Une formation comme solution
Tenir compte de la réalité de l’enfant adopté est donc une nécessité. L’étude rappelle l’importance d’une formation spécialisée en petite enfance, de niveau collégial ou universitaire, pour offrir des soins de qualité aux enfants avec des défis particuliers. Dézainde et Turgeon recommandent également l’implantation d’un programme de formation continue qui porte sur l’adoption internationale.
Néanmoins, les auteures insistent qu’il faut tout d’abord répondre au défi de susciter l’intérêt des éducatrices à suivre cette formation et ce, en assurant une meilleure communication entre elles et les parents quant aux besoins de l’enfant. Elles suggèrent, par exemple, l’intégration d’une rencontre d’information entre les parents, la direction et l’éducatrice portant sur l’histoire de l’adoption de l’enfant et les particularités de son développement.
Former les éducatrices… et les futurs parents adoptifs
L’étude de Dézainde et Turgeon vise à conscientiser les acteurs et actrices du milieu de la petite enfance aux enjeux liés à l’adoption internationale. Selon elles, une partie de la solution passe par une formation destinée aux éducatrices. Réaliste? Peut-être, mais à condition d’éclaircir la question du « manque de motivation » que démontrent les éducatrices rencontrées dans le cadre de l’étude. Les recherches futures devraient peut-être tenter comprendre ce qui motive la réticence des éducatrices à adapter l’intégration pour répondre aux besoins précis de cette clientèle vulnérable.

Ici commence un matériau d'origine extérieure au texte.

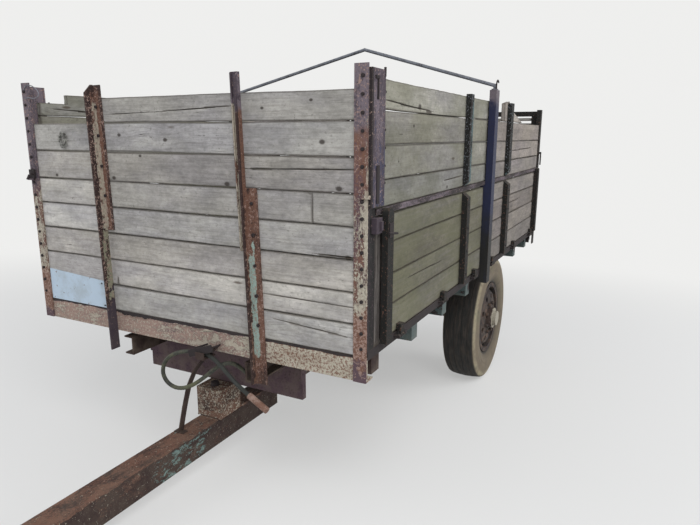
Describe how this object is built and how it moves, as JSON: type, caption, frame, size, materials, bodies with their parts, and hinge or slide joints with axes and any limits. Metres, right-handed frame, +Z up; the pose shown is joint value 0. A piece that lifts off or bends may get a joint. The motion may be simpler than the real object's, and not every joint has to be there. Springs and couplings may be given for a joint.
{
  "type": "plank-sided farm tipping trailer",
  "caption": "Worn two-wheeled farm trailer with a high plank body that tips, drop-down side gates, a hanging tailgate and a drawbar resting on the ground.",
  "frame": {"origin": "on the ground, under the middle of the whole trailer's box", "axes": "+X forward to the towing eye, +Y to the trailer's left, +Z up"},
  "size_m": [5.1662, 2.138, 2.4568],
  "materials": {
    "weathered_wood": "rough",
    "rusty_steel": "rough",
    "dark_steel": "satin",
    "chassis_steel": "rough",
    "green_steel": "rough",
    "blue_sheet": "satin",
    "tyre": "matt",
    "rim_steel": "rough",
    "hub_steel": "satin",
    "hose_rubber": "matt"
  },
  "bodies": {
    "root": {"drawbar": "rusty_steel", "drawbar_pedestal": "rusty_steel", "towing_eye": "rusty_steel", "hose_hanger": "rusty_steel", "chassis_front_crossmember": "chassis_steel", "chassis_rails": "chassis_steel", "chassis_mid_crossmember": "chassis_steel", "ram_crossmember": "chassis_steel", "axle_beam": "chassis_steel", "rear_pivot_frame": "chassis_steel", "hose": "hose_rubber", "hose_fitting": "rusty_steel", "hose_coupler": "rusty_steel"},
    "wheel_left": {"tyre_left": "tyre", "rim_left": "rim_steel", "hub_left": "hub_steel"},
    "wheel_right": {"tyre_right": "tyre", "rim_right": "rim_steel", "hub_right": "hub_steel"},
    "ram_barrel": {"ram_barrel": "chassis_steel"},
    "ram_rod": {"ram_rod": "chassis_steel"},
    "tailgate": {"tailgate_frame": "rusty_steel", "tailgate_planks": "weathered_wood", "tailgate_slats": "weathered_wood"},
    "gate_front_left": {"gate_front_left_planks": "weathered_wood", "gate_front_left_irons": "rusty_steel"},
    "gate_front_right": {"gate_front_right_planks": "weathered_wood", "gate_front_right_irons": "rusty_steel"},
    "gate_rear_left": {"gate_rear_left_planks": "weathered_wood", "gate_rear_left_irons": "rusty_steel"},
    "gate_rear_right": {"gate_rear_right_planks": "weathered_wood", "gate_rear_right_irons": "rusty_steel"},
    "bed": {"bed_cross_bearers": "green_steel", "bed_floor": "weathered_wood", "bed_runners": "green_steel", "bow": "rusty_steel", "corner_boards": "weathered_wood", "front_corner_posts": "rusty_steel", "front_planks": "weathered_wood", "front_rail": "rusty_steel", "front_uprights": "rusty_steel", "mid_posts": "dark_steel", "mid_rails": "rusty_steel", "patch_sheet": "blue_sheet", "ram_clevis": "chassis_steel", "rear_corner_posts": "rusty_steel", "rear_rail": "rusty_steel", "side_boards_left": "weathered_wood", "side_boards_right": "weathered_wood", "side_edge_rails": "rusty_steel", "side_uprights": "rusty_steel"}
  },
  "joints": [
    {"name": "wheel_left_spin", "type": "hinge", "parent": "root", "child": "wheel_left", "pos_m": [-1.26442, 0.833, 0.49], "axis": [0, 1, 0], "continuous": true},
    {"name": "wheel_right_spin", "type": "hinge", "parent": "root", "child": "wheel_right", "pos_m": [-1.26442, -0.833, 0.49], "axis": [0, 1, 0], "continuous": true},
    {"name": "bed_tip", "type": "hinge", "parent": "root", "child": "bed", "pos_m": [-2.31841, 0, 0.88737], "axis": [0, -1, 0], "range_deg": [0, 45]},
    {"name": "ram_swing", "type": "hinge", "parent": "root", "child": "ram_barrel", "pos_m": [-1.00711, 0, 0.58161], "axis": [0, -1, 0], "range_deg": [0, 67.11]},
    {"name": "ram_slide", "type": "slide", "parent": "ram_barrel", "child": "ram_rod", "axis": [0.9985, 0, 0.0556], "range_m": [0, 0.80278]},
    {"name": "tailgate_swing", "type": "hinge", "parent": "bed", "child": "tailgate", "pos_m": [-2.47289, 0, 2.21203], "axis": [0, 1, 0], "range_deg": [0, 100]},
    {"name": "gate_front_left_drop", "type": "hinge", "parent": "bed", "child": "gate_front_left", "pos_m": [0.28946, 1.04, 0.90155], "axis": [-0.9974, 0, 0.0724], "range_deg": [0, 165]},
    {"name": "gate_front_right_drop", "type": "hinge", "parent": "bed", "child": "gate_front_right", "pos_m": [0.28946, -1.04, 0.90155], "axis": [0.9974, 0, -0.0724], "range_deg": [0, 165]},
    {"name": "gate_rear_left_drop", "type": "hinge", "parent": "bed", "child": "gate_rear_left", "pos_m": [-1.50581, 1.04, 1.0319], "axis": [-0.9974, 0, 0.0724], "range_deg": [0, 165]},
    {"name": "gate_rear_right_drop", "type": "hinge", "parent": "bed", "child": "gate_rear_right", "pos_m": [-1.50581, -1.04, 1.0319], "axis": [0.9974, 0, -0.0724], "range_deg": [0, 165]}
  ],
  "couplings": [
    {"joint": "ram_swing", "follows": "bed_tip", "ratio": 1.4913},
    {"joint": "ram_slide", "follows": "bed_tip", "m_per_rad": 1.0221}
  ]
}
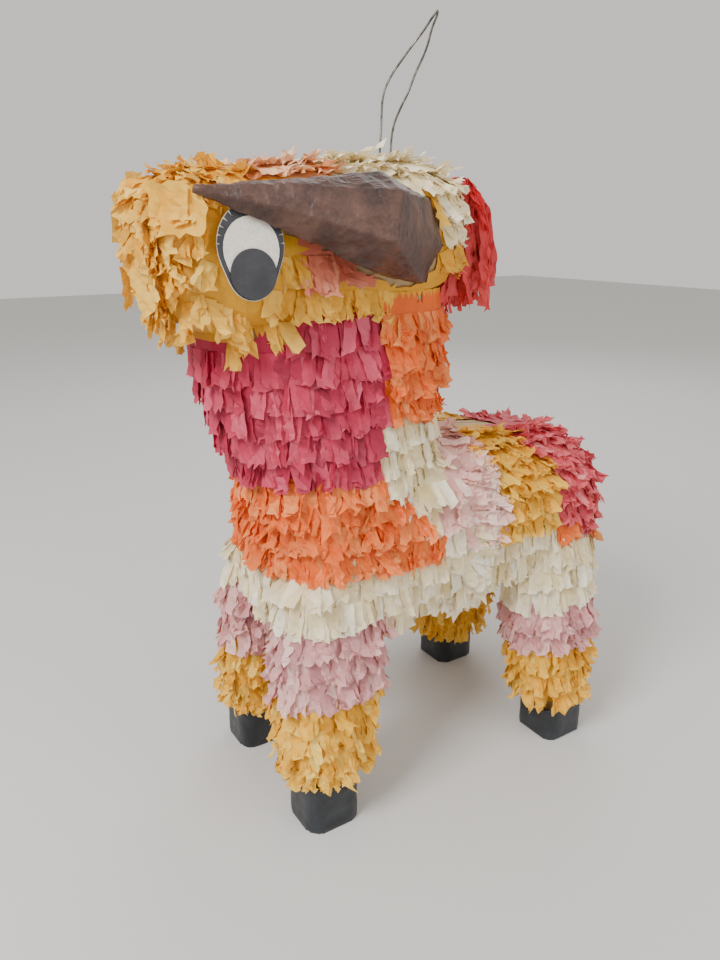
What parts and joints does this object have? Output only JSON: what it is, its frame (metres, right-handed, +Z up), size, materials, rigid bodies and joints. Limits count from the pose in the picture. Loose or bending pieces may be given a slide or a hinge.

De plus, les éducatrices sont-elles les seules qui puissent bénéficier d’une formation supplémentaire? Et les parents, pourraient-ils bénéficier d’une préparation additionnelle? Certaines adoptions se soldent par des échecs où les enfants aboutissent en centres jeunesse. Le désir d’enfant et l’amour ne sont peut-être pas toujours suffisants pour guérir les maux dont souffrent les enfants adoptés. La question de la préparation des futurs parents québécois à l’adoption internationale, chose que de nombreux pays d’origine exigent, se doit d’être approfondie également.